A microprocessor possesses no inherent intelligence or capability to spontaneously begin performing useful work. Each microprocessor is constructed with an instruction set that can be invoked in arbitrary sequences. Therefore, a microprocessor has the potential to perform useful work but will do nothing of the sort on its own. To make the microprocessor perform useful work, it requires explicit guidance in the form of software programming. A task of even moderate complexity must be broken down into many tiny steps to be implemented on a microprocessor. These steps include basic arithmetic, Boolean operations, loading data from memory or an input element such as a keyboard, and storing data back to memory or an output element such as a printer. Memory structure is one of a computer’s key characteristics, because the microprocessor is almost constantly accessing it to retrieve a new instruction, load new data to operate on, or store a calculated result. While program and data memory are logically distinct classifications, they may share the same physical memory resource.

Random access memory (RAM) is the term used to describe a generic memory resource whose locations can be accessed, or addressed , in an arbitrary order and either read or written. A read
is the process of retrieving data from a memory address and loading it into the microprocessor. A write is the process of storing data to a memory address from the microprocessor. Both programs and data can occupy RAM. Consider your desktop computer.

Basic Computer Architecture

Microprocessors are central components of almost all digital systems, because combinations of
hardware and software are used to solve design problems. A computer is formed by combining a microprocessor with a mix of certain basic elements and customized logic. Software runs on a microprocessor and provides a flexible framework that orchestrates the behavior of hardware that has been customized to fit the application. When many people think about computers, images of desktop PCs and laptops come to their minds. Computers are much more diverse than the stereotypical image and permeate everyday life in increasing numbers. Small computers control microwave ovens, telephones, and CD players.

Computer architecture is fundamental to the design of digital systems. Understanding how a basic computer is designed enables a digital system to take shape by using a microprocessor as a central control element. The microprocessor becomes a programmable platform upon which the major components of an algorithm can be implemented. Digital logic can then be designed to surround the microprocessor and assist the software in carrying out a specific set of tasks.
The first portion of this chapter explains the basic elements of a computer, including the microprocessor, memory, and input/output devices. Basic microprocessor operation is presented from a hardware perspective to show how instructions are executed and how interaction with other system components is handled. Interrupts, registers, and stacks are introduced as well to provide an overall picture of how computers function. Following this basic introduction is a complete example of how an actual eight-bit computer might be designed, with detailed descriptions of bus operation and address decoding.

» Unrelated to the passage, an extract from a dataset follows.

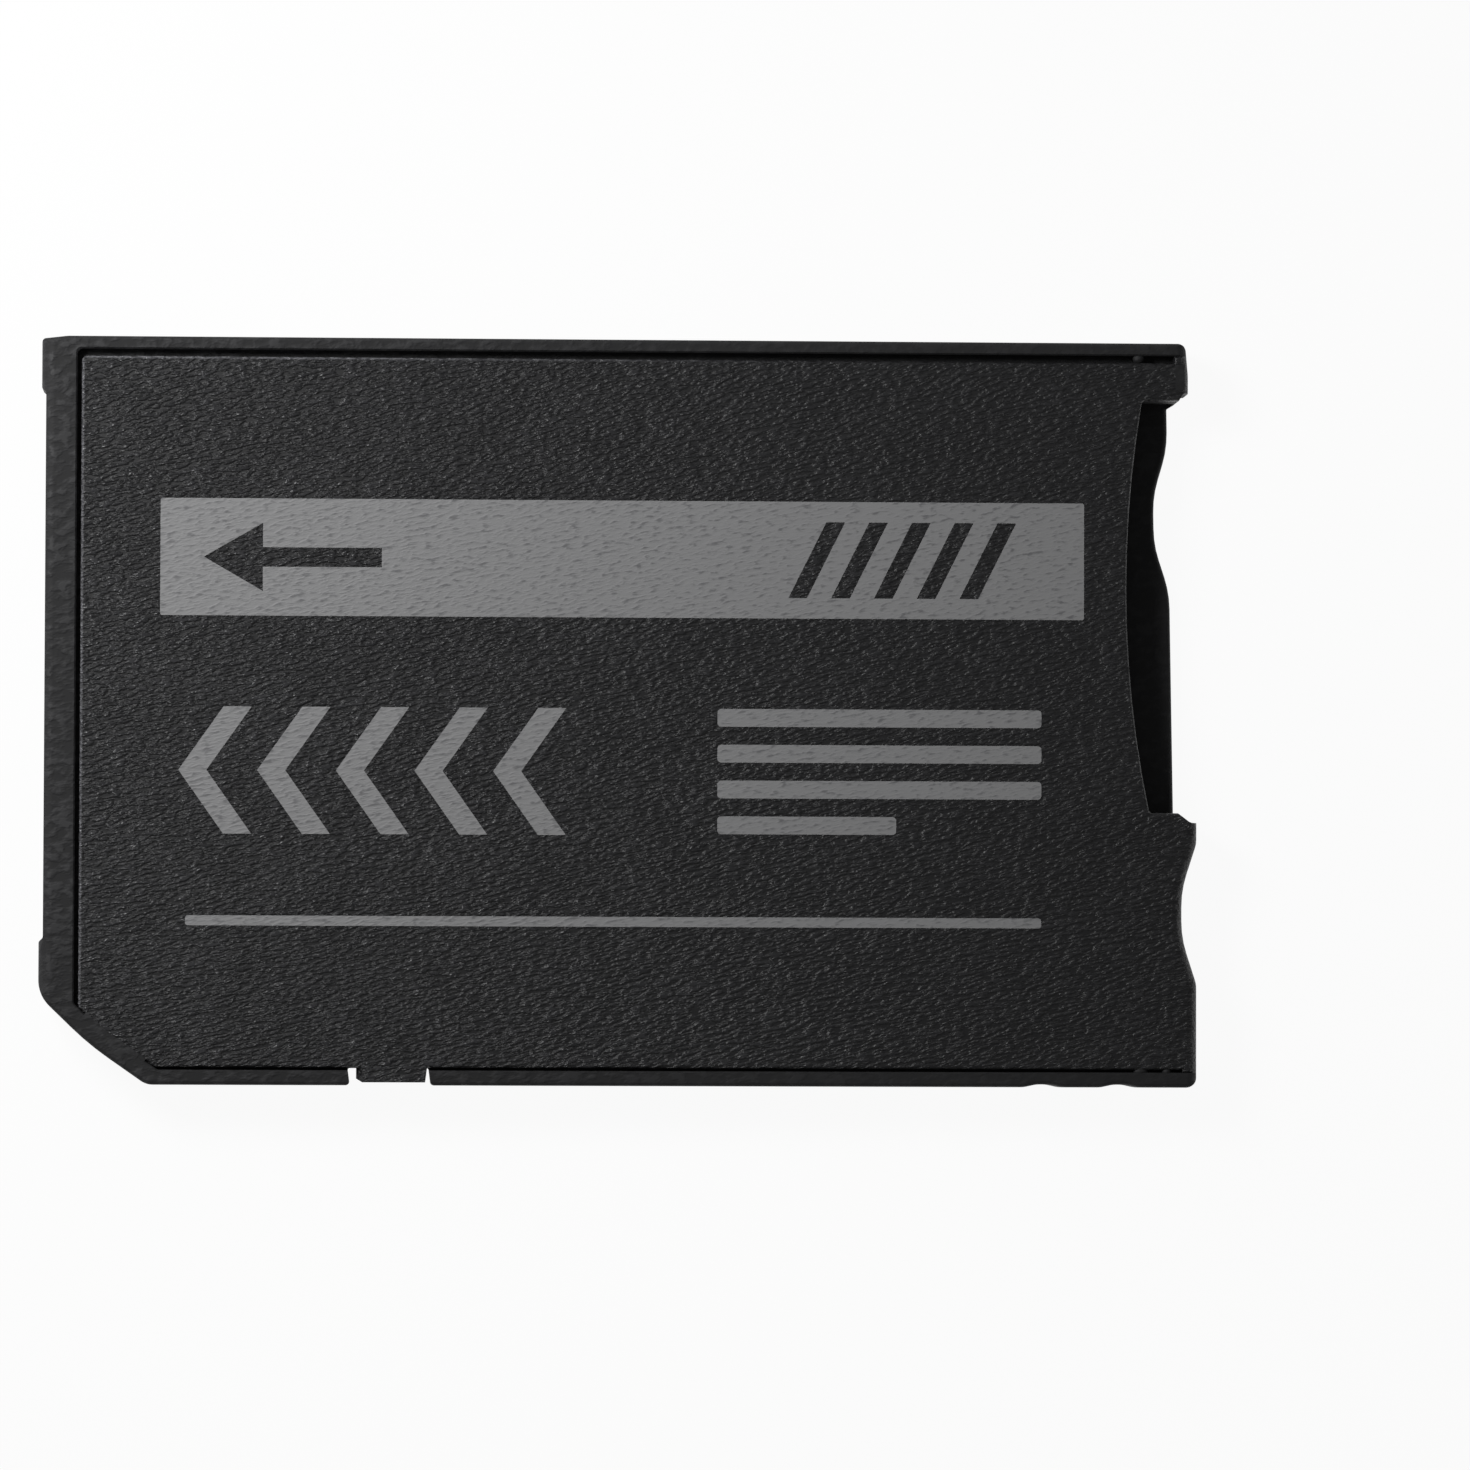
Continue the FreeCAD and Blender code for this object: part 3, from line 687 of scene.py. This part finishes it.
line = flat_plate("printed_line", line_left, line_right, line_low, line_high, ink_base)
round_corners(line, line_corner * mm)
raise_film(line, ink_film)
finish_piece(line, label_ink)

# %% [markdown]
# ## Weld marks
#
# The cover is welded to the shell all round. In three places near the mouth a bead
# of melted plastic has come up in the groove between them. A bead is a small ball, a
# little stretched, that sinks into both walls of the groove and stays below the rim's
# top. Along the slanted corner the groove is filled almost flush, so two flat strips
# lie there. A third strip is the bare end of the ear behind the slot, where the grain
# stops.

# %% Set the beads and strips of melted plastic
bead_height = 0.30
bead_sunk = 0.01
strip_thickness = 0.10


def weld_bead(name, x, y, size_x, size_y):
    """Ball 1 mm across, scaled to its size in the groove, with its top just below the rim."""
    start_fresh()
    bpy.ops.mesh.primitive_uv_sphere_add(segments=24, ring_count=12, radius=mm / 2)
    bead = bpy.context.object
    bead.name = name
    bead.scale = (size_x, size_y, bead_height)
    bead.location = (x * mm, y * mm, top_z - (bead_height / 2 + bead_sunk) * mm)
    bpy.ops.object.transform_apply(location=True, rotation=True, scale=True)
    bpy.ops.object.shade_smooth()
    finish_piece(bead, shell_abs)


def weld_strip(name, start, end, width, sunk):
    """Flat strip between two places, its top so far below the rim, or above it if sunk is negative."""
    run = Vector(end) - Vector(start)
    middle = (Vector(end) + Vector(start)) / 2
    start_fresh()
    bpy.ops.mesh.primitive_cube_add(size=1)
    strip = bpy.context.object
    strip.name = name
    strip.scale = (run.length * mm, width * mm, strip_thickness * mm)
    strip.rotation_euler = (0, 0, math.atan2(run.y, run.x))
    strip.location = (middle.x * mm, middle.y * mm, top_z - (strip_thickness / 2 + sunk) * mm)
    bpy.ops.object.transform_apply(location=True, rotation=True, scale=True)
    finish_piece(strip, shell_abs)


weld_bead("weld_bead_back", x=13.92, y=9.60, size_x=0.32, size_y=0.30)
weld_bead("weld_bead_front_1", x=13.99, y=-9.57, size_x=0.40, size_y=0.26)
weld_bead("weld_bead_front_2", x=14.69, y=-9.57, size_x=0.26, size_y=0.24)
weld_strip("weld_strip_upper", start=(-14.25, -8.12), end=(-13.80, -8.56), width=0.20, sunk=0.004)
weld_strip("weld_strip_lower", start=(-13.88, -8.50), end=(-12.65, -9.36), width=0.20, sunk=0.007)
weld_strip("smooth_ear_end", start=(15.015, 9.43), end=(15.03, 8.74), width=0.25, sunk=-0.004)

# %% [markdown]
# ## The white sheet
#
# The table is a plain white sheet. A camera ray sees it almost at full white, and
# the small rest is its real lit surface, so that the object's soft shadow stays.
# Glossy and transmitted rays see the same white.
#
# The sheet's rim curves up all round, as paper does against a wall, so that a low
# view has no horizon. A ring is extruded inwards and down along the curve, and the
# last ring is filled to make the flat middle.

# %% Lay the white sheet
white_share = 0.94
flat_radius = 1200 * mm
rim_height = 160 * mm
rim_steps = 8
ring_points = 96
sheet_z = cad_box[0].z - 0.01 * mm


def white_sheet_material():
    """White sheet that shows its own soft shadow under a nearly white ground."""
    material, tree, output, _ = new_material("white_sheet")
    path = add_node(tree, "ShaderNodeLightPath")
    seen_or_glossy = add_node(tree, "ShaderNodeMath", larger_one, {
        0: path.outputs["Is Camera Ray"], 1: path.outputs["Is Glossy Ray"],
    })
    any_of_three = add_node(tree, "ShaderNodeMath", larger_one, {
        0: seen_or_glossy, 1: path.outputs["Is Transmission Ray"],
    })
    share = add_node(tree, "ShaderNodeMath", {**multiply, 1: white_share}, {0: any_of_three})
    lit = add_node(tree, "ShaderNodeBsdfDiffuse", {"Color": linear("#f4f4f4")})
    white = add_node(tree, "ShaderNodeEmission", {"Color": (1, 1, 1, 1), "Strength": 1.0})
    mixed = add_node(tree, "ShaderNodeMixShader", None, {0: share, 1: lit, 2: white})
    tree.links.new(mixed.outputs[0], output.inputs["Surface"])
    return material


turns = [math.radians(90) * (1 - step / rim_steps) for step in range(rim_steps + 1)]
radii = [flat_radius + rim_height * math.sin(turn) for turn in turns]
heights = [rim_height * (1 - math.cos(turn)) for turn in turns]

start_fresh()
bpy.ops.mesh.primitive_circle_add(
    vertices=ring_points, radius=radii[0], location=(0, 0, sheet_z + heights[0]),
)
table = bpy.context.object
table.name = "white_table"
bpy.ops.object.transform_apply(location=True, rotation=True, scale=True)
bpy.ops.object.mode_set(mode="EDIT")
bpy.ops.mesh.select_all(action="SELECT")
for step in range(rim_steps):
    drop = heights[step + 1] - heights[step]
    narrower = radii[step + 1] / radii[step]
    bpy.ops.mesh.extrude_region_move(TRANSFORM_OT_translate={"value": (0, 0, drop)})
    bpy.ops.transform.resize(value=(narrower, narrower, 1), center_override=(0, 0, 0))
bpy.ops.mesh.edge_face_add()
bpy.ops.object.mode_set(mode="OBJECT")
bpy.ops.object.shade_smooth_by_angle(angle=math.radians(30))
table.data.materials.append(white_sheet_material())
print("faces of the sheet:", len(table.data.polygons))

# %% [markdown]
# ## The light
#
# In the photo the left side of the plate is lighter than the right. A small soft box
# close above the left back gives that fall in brightness, because its distance grows
# quickly across the plate. A large weak one on the right softens the grain there, and
# a dim even sky lifts the deepest black a little.

# %% Hang the lights
sky_strength = 0.12


def soft_box(name, place_mm, side_mm, watts):
    """Square area light that faces the middle of the object."""
    data = bpy.data.lights.new(name, "AREA")
    data.shape = "SQUARE"
    data.size = side_mm * mm
    data.energy = watts
    box = bpy.data.objects.new(name, data)
    box.location = Vector(place_mm) * mm
    box.rotation_euler = (-box.location).to_track_quat("-Z", "Y").to_euler()
    bpy.context.scene.collection.objects.link(box)
    print(name, "hangs so many mm away:", round(box.location.length / mm))


soft_box("left_soft_box", place_mm=(-40, 31, 49), side_mm=26, watts=0.0385)
soft_box("right_soft_box", place_mm=(200, -60, 200), side_mm=380, watts=0.014)

world = bpy.data.worlds.new("even_sky")
bpy.context.scene.world = world
world.use_nodes = True
sky = world.node_tree
sky.nodes.clear()
dim_sky = add_node(sky, "ShaderNodeBackground", {"Color": (1, 1, 1, 1), "Strength": sky_strength})
add_node(sky, "ShaderNodeOutputWorld", None, {"Surface": dim_sky})
bpy.context.scene.view_settings.view_transform = "Standard"

# %% [markdown]
# ## Finish
#
# The finished model has to stay in the box of the solids, apart from the film of
# ink.

# %% Finish
start_fresh()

Once basic computer architecture has been discussed, common techniques for improving and
augmenting microprocessor capabilities are covered, including direct memory access and bus expansion. These techniques are not relegated to high-end computing but are found in many smaller digital systems in which it is more economical to add a little extra hardware to achieve feature and performance goals instead of having to use a microprocessor that may be too complex and more expensive than desired. The chapter closes with an introduction to assembly language and microprocessor addressing modes. Writing software is not a primary topic of this book, but basic software design is an inseparable part of digital systems design. Without software, a computer performs no useful function. Assembly language basics are presented in a general manner, because each microprocessor has its own instruction set and assembly language, requiring specific reading focused on that particular device. Basic concepts, however, are universal across different microprocessor implementations and serve to further explain how microprocessors actually function.

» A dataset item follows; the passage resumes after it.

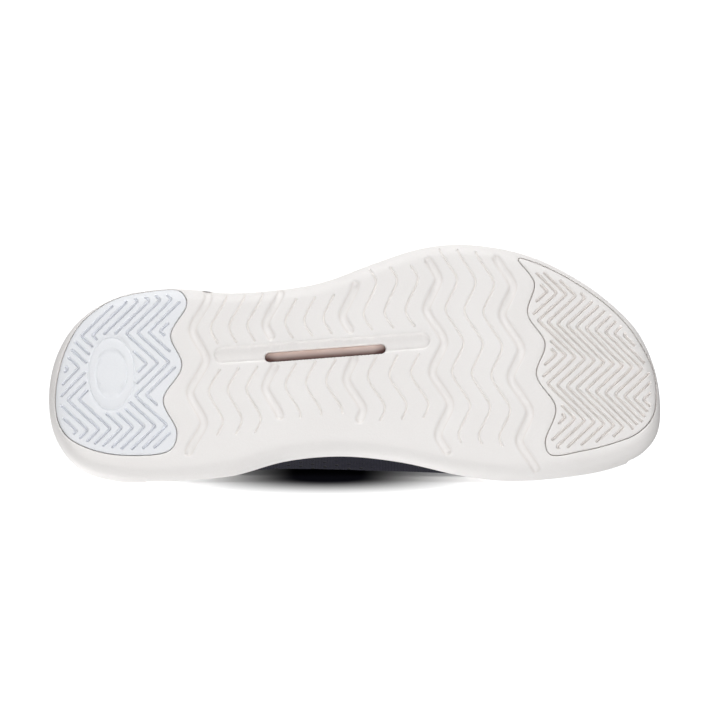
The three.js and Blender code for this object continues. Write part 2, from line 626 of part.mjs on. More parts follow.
function add(name, solid, color, roughness, metalness = 0) {
  const geometry = fromSolid(solid);
  geometry.computeVertexNormals();
  const mesh = new THREE.Mesh(geometry, new THREE.MeshStandardMaterial({ color, roughness, metalness }));
  mesh.name = name;
  group.add(mesh);
}

const WHITE_FOAM = 0xf0efeb;
const WHITE_RUBBER = 0xe6e8ec;
const NAVY_KNIT = 0x0d0c1c;
const NAVY_TRIM = 0x15142a;

add("midsole_rear", midsoleRear, WHITE_FOAM, 0.62);
add("midsole_forefoot", midsoleFront, WHITE_FOAM, 0.62);
add("heel_pad", heelPad, WHITE_RUBBER, 0.55);
add("forefoot_pad", toePad, 0xefece6, 0.55);
add("shank_plate", shankPlate, 0xb88f80, 0.4);
add("lasting_board_rear", boardRear, 0xb9aa8c, 0.85);
add("lasting_board_forefoot", boardFront, 0xb9aa8c, 0.85);
add("insole_rear", insoleRear, 0x23222f, 0.9);
add("insole_forefoot", insoleFront, 0x23222f, 0.9);
add("quarter_lateral", quarterOuter, NAVY_KNIT, 0.88);
add("quarter_medial", quarterInner, NAVY_KNIT, 0.88);
add("toe_box", toeBox, NAVY_KNIT, 0.88);
add("vamp_flex", vampFlex, NAVY_KNIT, 0.88);
add("eyestay_lateral", eyestay(-1), NAVY_TRIM, 0.6);
add("eyestay_medial", eyestay(1), NAVY_TRIM, 0.6);
add("backstay", backstay, NAVY_TRIM, 0.6);
add("toe_guard", toeGuard, NAVY_TRIM, 0.6);
add("collar_padding", padding, 0x3a3944, 0.9);
add("collar_lining", lining, 0x191827, 0.92);
add("heel_counter", counter, 0xcfcabd, 0.5);
add("toe_puff", toePuff, 0xcfcabd, 0.5);
add("tongue_lower", tongueLower, NAVY_KNIT, 0.9);
add("tongue_top", tongueTop, NAVY_KNIT, 0.9);
add("lace", lace, 0x1a1930, 0.8);
add("pull_loop", pullLoop, 0x1a1930, 0.8);

const box = new THREE.Box3().setFromObject(group);
const centre = box.getCenter(new THREE.Vector3());
group.children.forEach((mesh) => mesh.geometry.translate(-centre.x, -centre.y, -box.min.z));

export default group;
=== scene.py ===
import math

import bpy
import numpy as np
from bpy.props import FloatProperty, FloatVectorProperty, IntProperty, PointerProperty
from mathutils import Matrix, Vector
from mathutils.geometry import delaunay_2d_cdt


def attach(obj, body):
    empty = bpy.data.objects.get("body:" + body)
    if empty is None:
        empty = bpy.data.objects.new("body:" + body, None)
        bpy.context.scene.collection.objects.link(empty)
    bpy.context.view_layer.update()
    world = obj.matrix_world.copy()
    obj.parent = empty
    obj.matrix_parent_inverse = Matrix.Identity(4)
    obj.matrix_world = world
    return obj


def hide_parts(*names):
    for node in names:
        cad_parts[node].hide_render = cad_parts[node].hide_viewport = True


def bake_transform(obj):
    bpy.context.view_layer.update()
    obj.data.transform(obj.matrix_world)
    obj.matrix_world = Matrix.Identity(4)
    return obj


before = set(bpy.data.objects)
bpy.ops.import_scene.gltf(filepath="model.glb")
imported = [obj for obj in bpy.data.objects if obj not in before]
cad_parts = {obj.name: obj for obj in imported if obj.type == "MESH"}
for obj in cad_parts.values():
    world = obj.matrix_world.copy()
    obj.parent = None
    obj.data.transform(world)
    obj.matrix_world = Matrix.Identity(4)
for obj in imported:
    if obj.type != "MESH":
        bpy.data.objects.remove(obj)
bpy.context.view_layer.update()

bl_info = {
    "name": "Cheer Shoe",
    "version": (1, 0, 0),
    "blender": (4, 5, 0),
    "location": "View3D > Sidebar > Cheer Shoe",
    "description": "Builds a right cheer shoe: zigzag foam sole, tread pads, knit upper, collar, tongue and lace",
    "category": "Add Mesh",
}

# Lengths are millimetres; +X is the toe, +Y the inner side and +Z up.
MM = 0.001
BALL = ("rearfoot", "forefoot", (0.0275, 0, 0), (0.0775, 0, 0))            # the stretch that bends, metres
TONGUE_ROOT = ("rearfoot", "tongue_top", (-0.011, 0, 0.085), (-0.019, 0, 0.091))
EDGE, EDGE_HEIGHT = 6.0, 7.0                   # rounded edge of the tread
CUP_WALL, PAD_POCKET = 2.8, 3.0
UPPER_INSET, FABRIC = 3.1, 1.8
FILM = 1.4                                     # outer face of the bonded film, above the fabric
THROAT_START, THROAT_END = -60, 34.0
TONGUE_DROP = 5.4
TIPS, RIDGE_ENDS = (-134.0, 134.0), (-112.0, 106.0)
FIRST_HOLE, HOLE_PITCH, HOLE_OUT, HOLE_RADIUS = 29, 9.5, 5.2, 2.3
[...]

THE 7400-SERIES DISCRETE LOGIC FAMILY

With the advent of ICs in the early 1960s, engineers needed ready access to a library of basic logic gates so that these gates could be wired together on circuit boards and turned into useful products. Rather than having to design a custom microchip for each new project, semiconductor companies began to recognize a market for standard, off-the-shelf logic ICs. In 1963 and 1964, Sylvania and Texas Instruments began shipment of the 7400-series discrete logic family and unknowingly started a de factory industry standard that lasts to this day and shows no signs of disappearing anytime soon.

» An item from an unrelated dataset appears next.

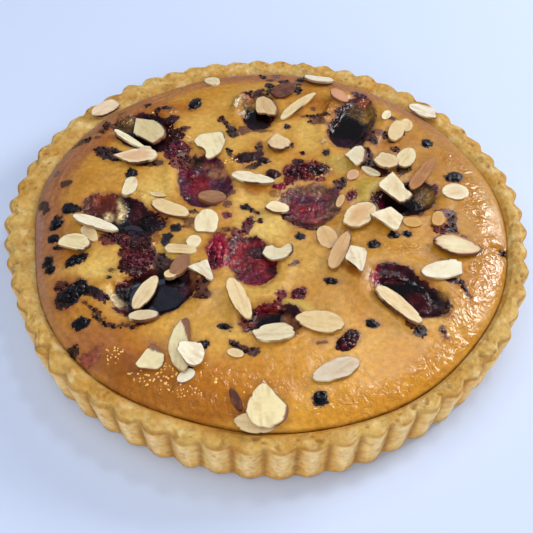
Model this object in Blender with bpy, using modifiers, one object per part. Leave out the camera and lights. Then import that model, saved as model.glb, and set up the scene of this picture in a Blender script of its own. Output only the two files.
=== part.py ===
"""Frangipane tart, 270 mm across, baked with plum halves, berries and flaked almonds.

Metres, +Z up. The origin is in the middle of the flat foot, +Y points to the
back of the tart and +X to its right. The crust is a fluted cup, the frangipane
fills it and puffs up over the rim, the fruit is sunk in the frangipane, and the
almond flakes lie on top, each on whatever is under it.
"""
import math

import bmesh
import bpy
import numpy as np
from mathutils import Matrix, Vector
from mathutils.bvhtree import BVHTree

MM = 0.001

# Driving sizes of the crust
RIM_RADIUS = 134.8 * MM
BROW_RADIUS = 133.4 * MM
CREST_RADIUS = 130.6 * MM
LIP_RADIUS = 126.6 * MM
SKIRT_RADIUS = 132.2 * MM
FOOT_RADIUS = 131.4 * MM
CREST_HEIGHT = 27.9 * MM
BROW_HEIGHT = 27.2 * MM
LIP_HEIGHT = 27.0 * MM
RIM_HEIGHT = 24.6 * MM
CREASE_HEIGHT = 25.1 * MM
SKIRT_HEIGHT = 1.2 * MM
FLOOR_THICKNESS = 6.0 * MM
FLOOR_RADIUS = 116.5 * MM
FLUTES = 60
FLUTE_STEPS = 4
FLUTE_DEPTH = 3.2 * MM
FLUTE_MIDDLE = 0.40
FIRST_FLUTE_TURN = math.radians(0.5)

# Driving sizes of the frangipane
EDGE_RADIUS = 123.8 * MM
EDGE_HEIGHT = 25.4 * MM
EDGE_SHIFT = 1.8 * MM
EDGE_SHIFT_DIRECTION = math.radians(-80.0)
EDGE_DENT = 3.6 * MM
PUFF_HEIGHT = 8.5 * MM
CROWN_HEIGHT = 1.0 * MM
GRID_CELLS = 32

# Fit between pieces, and the flakes' thickness
GAP = 0.4 * MM
FLAKE_THICKNESS = 1.5 * MM
OUTLINE_POINTS = 14
CHIP_POINTS = 8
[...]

Using the 7400 family, an engineer can select logic gates, flip-flops, counters, and buffers in individual packages and wire them together as desired to solve a specific problem. These are just a few of the full set of 7400 family members. Many 7400 parts are no longer used, because their specific function is rarely required as a separate chip in modern digital electronics designs. However, the parts listed above, and many others that are not listed, are still readily available
today and are commonly found in a broad range of digital designs ranging from low-end to hightech devices. 7400-series logic has been available in DIPs for a long time, as well as (more recently) SOICs and other high-density surface mount packages. All flavors of basic logic gates are available with varying numbers of inputs. For example, there are 2-, 3-, and 4-input AND gates and 2-, 3-, 4-, 8-, 12-, and 13-input NAND gates. There are numerous varieties of flip-flops, counters, multiplexers, shift registers, and bus transceivers. Flip-flops exist with and without complementary outputs, preset/clear inputs, and independent clocks. Counters are available in 4-bit blocks that can both increment and decrement and count to either 15 (binary counter) or 9 (decade counter) before restarting the count at 0. Shift registers exist in all permutations of serial and parallel inputs and outputs.

Bus transceivers in 4- and 8-bit increments exist with different types of output enables and capabilities to function in unidirectional or bidirectional modes. Bus transceivers enable the creation and expansion of tri-state buses on which multiple devices can communicate.